His refusal to take an office of responsibility in the Manmohan Singh government or launch a sustained campaign on any specific issue was equally calamitous. The 'divine right to rule' principle no longer holds in Indian politics: Mr Gandhi needed to prove himself by doing the real heavy lifting, not by midnight stays in a Dalit home or suddenly waking up to call his own government's ordinance "nonsense". By the time he eventually agreed to lead the ship in January this year, he had been pigeonholed as Rahul Baba, a dynast who couldn't be taken seriously.

The next thank you card must be sent to Dr Manmohan Singh. We are in the age of communication and to have a prime minister who was in near permanent silent mode was a disaster. Frankly, he should have stepped down well before he finally announced his retirement this year. Maybe, he should have asserted himself on day one of UPA 2 when he was forced to take back A Raja into his cabinet. Even if he had stepped down in September last year when he was publicly humiliated by Rahul on the ordinance on convicted MPs, he might have saved himself from an utter loss of face. As it is, a decent man will go down in the history books as little more than a political survivor.

Maybe, a thank you note also needs to go to 10 Janpath. Sonia Gandhi's economic philosophy meant that UPA 2 ran a government on dole, not growth. However well intentioned, the populist rhetoric created an unsustainable growth model, aggravated by a global economic crisis. No government can survive prolonged inflation and low growth: jobs, not hand outs win you votes.

The weaknesses of Dr Singh and the Gandhis meant that Mr Modi's much hyped "chappan kee chaati" (56 inch chest) actually appeared even broader than the reality. Leaders emerge in a context: a government in a state of drift and hobbled by corruption charges allowed the Gujarat chief minister to position himself as India's Mr Fix-it, someone whose despotic streak and questionable role in the 2002 riots could be forgiven in the overarching need for a 'decisive' leader.

The next thank you card must go to Akhilesh Yadav. Uttar Pradesh was always going to be the Kurukshetra of Mr Modi's political ambitions. The BJP needed to win big in this state to achieve its mission 272. The party didn't have the organizational muscle to achieve their aim. But Mr Yadav's dysfunctional government made it that much easier for Mr Modi's master strategist Amit Shah to get a foothold in UP. From its handling of the Muzaffarnagar riots to the return of goonda raj, anger against the Samajwadi party government provided the perfect platform for Mr Modi's message of change.

Mr Modi may also wish to send a thank you card to Mani Shankar Aiyar. The backbencher Congress MP's derisive chaiwallah remark was just the kind of opening the BJP's mascot was looking for. It allowed Mr Modi to rediscover his tea boy past, and contrast his social origins with the elitist moorings of the Congress. Chaiwallah versus shehzada in a merit driven new India: even Salim Javed couldn't have written a better story line. Other Congress leaders who chose to liken Mr Modi to 'bhasmasur' and a 'cockroach' could also be thanked since the demonization allowed the BJP's posterboy to cleverly position himself as a 'victim' and an anti-establishment 'outsider'.

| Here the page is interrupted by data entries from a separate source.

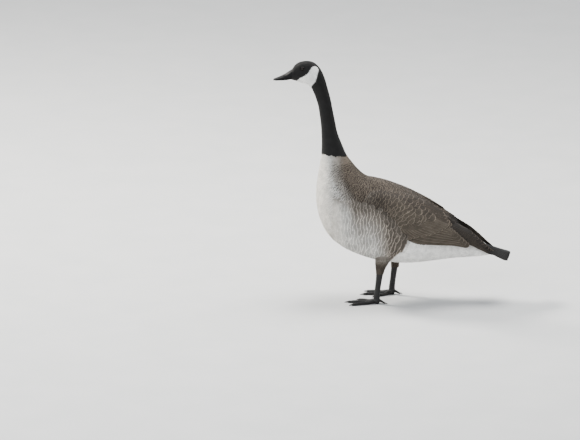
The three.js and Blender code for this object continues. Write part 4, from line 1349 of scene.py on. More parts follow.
def wing(side):
    r = np.random.default_rng(41 if side > 0 else 43)
    tag = "left" if side > 0 else "right"
    sheet = WING_L
    # shoulder, scapulars and coverts: overlapping rows
    size = lambda table, s, v: np.interp(s, [0, 1.5, 3.5, 6, 8.6], table)
    row = lambda s, v: size([6.5, 8.5, 12, 15.5, 15], s, v) * (1 - 0.12 * smooth(0.5, 0.9, v))
    gap = lambda s, v: size([6.5, 9, 12.5, 14, 13], s, v) * (1 - 0.12 * smooth(0.5, 0.9, v))
    # rows of tips lean back towards the upper edge, more so along the wing
    lean = lambda s, v: np.interp(s, [0, 2, 3.5, 5, 6.5, 8], [0, 1.6, 2.8, 4.6, 6.6, 8]) * v
    t, a = lattice(sheet, row, gap, 0.0, 7.6, jitter=0.09, seed=51 if side > 0 else 53, skew=lean)
    s = sheet.sample(t, a)
    # the rear of the wing belongs to the long feathers
    edge = np.interp(a, [-0.2, 0.05, 0.28, 0.4, 0.525, 0.625, 0.75, 1.0], [5.3, 5.3, 5.25, 5.0, 4.6, 4.3, 3.85, 3.6])
    ok = (t < edge) & (a > -0.21) & (a < 1.01)
    t, a = t[ok], a[ok]
    n = len(t)
    L = size([21, 28, 42, 46, 44], t, a) * r.uniform(0.92, 1.08, n) * (1 - 0.15 * smooth(0.5, 0.9, a))
    W = size([12, 16, 23, 25, 24], t, a) * r.uniform(0.94, 1.06, n) * (1 - 0.12 * smooth(0.5, 0.9, a))
    th = r.normal(0, 0.06, n) - 0.10 * smooth(0.6, 0.1, a)
    rolled = smooth(0.02, -0.12, a)
    L, W = L * (1 - 0.35 * rolled), W * (1 - 0.35 * rolled)
    w = smooth(0.12, 0.50, a) * smooth(1.5, 3.5, t)
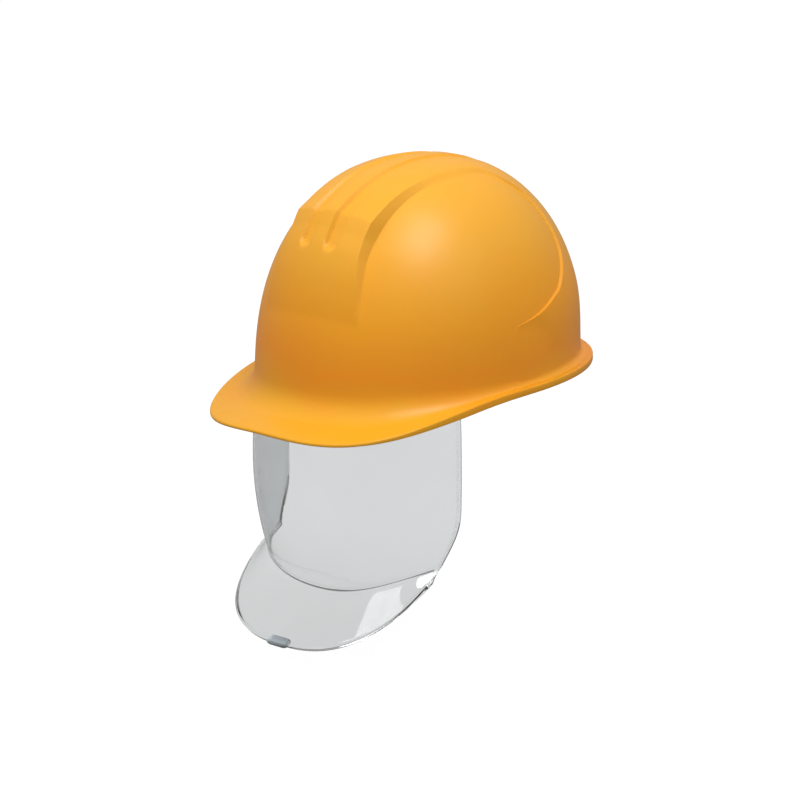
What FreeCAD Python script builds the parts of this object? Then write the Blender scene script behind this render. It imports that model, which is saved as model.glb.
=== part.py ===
import FreeCAD, Part
import math
import os
import Sketcher

# Safety helmet with a face shield that slides up between the shell and the harness.
# Millimetres. +Z is up, the peak points to -Y and the wearer's left is +X.
# The origin is the centre of the head opening, level with the rim at the sides.

V = FreeCAD.Vector
Z_AXIS = V(0, 0, 1)
X_AXIS = V(1, 0, 0)
Y_AXIS = V(0, 1, 0)

doc = FreeCAD.newDocument("safety_helmet")
sheet = doc.addObject("Spreadsheet::Sheet", "dimensions")

DIMENSIONS = {
    # shell
    "dome_half_width": 104.0, "dome_front": 118.0, "dome_rear": 119.0, "dome_height": 148.0,
    "crown_lean": 5.0, "wall": 2.3, "brim": 2.3, "rim_half_width": 111.0, "peak_reach": 154.0,
    "rear_reach": 124.5, "rim_level": 1.7, "rim_tilt": 0.05, "peak_droop": 14.4,
    "droop_start": 12.5, "droop_camber": 1.36, "brim_blend": 6.0, "rear_lip": 5.0,
    "crown_half_width": 33.5, "crown_front": 76.0, "crown_rise": 2.0,
    "rib_groove_offset": 13.0, "rib_groove_width": 7.0, "rib_groove_depth": 1.2,
    # face shield: a sheet turned about the transverse guide axis
    "guide_y": 97.0, "guide_z": -58.0, "lens_half_width": 89.5, "lens_depth": 98.0,
    "lens_start_y": -20.0, "lens_sheet": 1.6, "lens_top": 8.0, "lens_rear_y": -45.0,
    "crease_drop": 141.0, "crease_rise": 20.2, "chin_half_width": 84.0, "chin_depth": 89.5,
    "chin_start_y": -65.0, "chin_start_z": -122.0, "chin_slope": 36.4,
    # guide rails, arms and sliders
    "rail_radius": 150.0, "rail_width": 12.0, "rail_inner_x": 80.5, "rail_sheet": 2.0,
    "slot_width": 4.3, "slider_diameter": 4.0, "slider_head": 7.0, "arm_inner_x": 82.8,
    "arm_sheet": 1.2, "slider_low": 21.0, "slider_high": 29.0, "rail_start": 17.0,
    "rail_end": 66.5, "shield_travel": 31.0, "screw_diameter": 3.0,
    # harness
    "band_half_width": 77.0, "band_front": 96.0, "band_sheet": 1.5, "band_low": -12.0,
    "band_high": 12.0, "ring_half_width": 80.0, "ring_front": 99.5, "ring_rear": 100.0,
    "ring_sheet": 2.2, "ring_low": 10.0, "ring_high": 16.0, "strap_width": 20.0,
    "strap_sheet": 1.2, "strap_top": 102.0, "strap_front": 91.0, "strap_side": 75.0,
    "liner_sheet": 10.0, "liner_low": 92.0, "pad_sheet": 3.5, "crown_pad_diameter": 40.0,
    # nape adjuster, laid out round an upright arc behind the head
    "nape_y": 22.0, "nape_z": -8.0, "rack_radius": 77.6, "rack_sheet": 1.2, "rack_gap": 0.3,
    "rack_height": 16.0, "gear_module": 0.8, "gear_teeth": 12.0, "rack_travel": 12.0,
    "housing_wall": 1.2, "housing_half_angle": 29.5, "knob_diameter": 28.0, "knob_depth": 8.5,
    "knob_grips": 14.0, "knob_face": 104.3, "shaft_diameter": 4.8,
}
for row, (alias, value) in enumerate(DIMENSIONS.items(), start=1):
    sheet.set("A%d" % row, alias)
    sheet.set("B%d" % row, str(value))
    sheet.setAlias("B%d" % row, alias)
doc.recompute()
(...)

A thank you card might also be sent to Mr Ajit Pawar, the politician who has become the 'face' of an arrogant and insensitive Maharashtra government. When confronted with a drought in the state, a senior leader chooses to ask people to urinate in the dams, then no amount of repentance will lead to public forgiveness. Alongwith UP, Maharashtra is the other big state turnaround for the BJP.

A thank you card should also be sent to corporate India. Never before in the history of Indian elections, has so much big money been riding on the fortunes of one man. Team Modi ran a brilliant campaign, but it was driven by unlimited access to funds, changing the face of Indian elections, perhaps forever.

The final thank you card should be sent to the media: never before has the Indian media been so open about its role as political cheerleader. Instead of a serious interrogation of the Gujarat model of development, a powerful section of the media allowed Mr Modi to get away with a mix of genuine achievement, clever marketing and half truths. When Mr Modi, for example, almost claimed credit for Gujarat's "White revolution", the media even forgot to remind him of a certain Dr Verghese "Amul" Kurien. In the making of Brand Modi, the man from Vadnagar owes a huge debt to the media.